Ken Hashagen, President, East Cascades Audubon Society
Bob Sallinger, Conservation Director, Portland Audubon Society
Linda Kreisman, President, Rogue Valley Audubon Society
Paul Engelmeyer, Manager, Audubon Ten Mile Creek Sanctuary
Ann Vileisis, President, Kalmiopsis Audubon Society
Diana Wales, President, Umqua Valley Audubon Society
Jim Fairchild, Conservation Chair, Corvallis Audubon Society
David Harrison, Conservation Chair, Salem Audubon Society
Susan Bennett, Conservation Chair, Whidbey Island Audubon Society
Dan Streiffert, Conservation Chair, Rainier Audubon Society
Krystal Kyer, Executive Director, Tahoma Audubon Society
Tom Gauron, President, Kittitas Audubon Society
Tim Manns, Conservation Chair, Skaggit Audubon Society
George Exum, President, Willapa Hills Audubon Society
Susan Bush, President, Siskiyou Audubon Society
Harvey Schubothe, President, Cape Arago Audubon Society
Maeve Sowles, Lane County Audubon Society
Lori Nelson, President, Lower Columbia Basin Audubon Society
Deb Nickerson, President, Black Hills Audubon Society
Barb Jensen, president, San Juan Island Audubon Society
Chris Howard, Conservation Chair, Blue Mountain Audubon Society
Allen Gibbs, Conservation Chair, Pilchuck Audubon Society
Rick Jahnke, president, Admiralty Audubon Society
Ken Wiersema, President, Olympic Peninsula Audubon Society
Harvey Schubothe, President, Oregon Birding Association
The following vision was adopted for the Malheur National Wildlife Refuge by a diverse array of stakeholders including members of the local community in 2013. Together with our surrounding community, partners, friends, staff, and all those who cherish this unique place where desert and water meet.
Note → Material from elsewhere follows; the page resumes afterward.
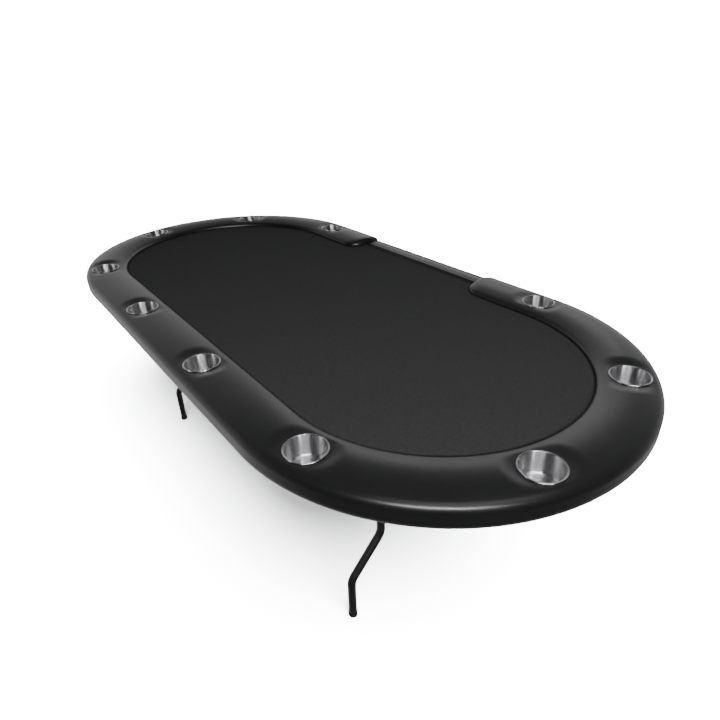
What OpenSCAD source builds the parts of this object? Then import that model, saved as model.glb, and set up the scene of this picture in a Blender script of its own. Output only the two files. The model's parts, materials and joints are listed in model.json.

Malheur National Wildlife Refuge commits to care for, conserve, and enhance the health of the Malheur Lake, Blitzen Valley, and Double-O units, including the playas, dunes, marshes, rivers, meadows, and ponds that are all part of this landscape. We will observe nature and manage in harmony with ecological forces, while recognizing and maintaining the Refuge as a key anchor for migratory and breeding waterfowl, waterbirds, shorebirds, songbirds, and raptors. We will work diligently to improve the health of the land and water, reducing the destructive impact of carp and other invasive species, addressing imbalances in floodplain function, and restoring the original abundance of fish and wildlife for which Malheur is famous. We will celebrate and welcome our visitors, noting and protecting the features that draw people again and again-the expansive landscape, the plenitude and diversity of wildlife, and the signs of a timeless history. We will allow and enhance opportunities to experience abundance, solitude, and renewal, for people birding, fishing, hunting, and learning on the Refuge. In respect to our ancestors and their fortitude, we will carefully preserve the legacies they left behind on this land. Collaboration with our neighbors, partners, and friends will be a critical cornerstone in our day to day work; we recognize that nature crosses our boundaries and we can be successful only in partnership. We recognize that our activities are inextricably linked to the health of the local economy. We commit to environmental stewardship and sustainable management. We commit to learn from our efforts, successes, and failures; to be humble about what we know; and to continuously strive for greater understanding in our stewardship of this remarkable place.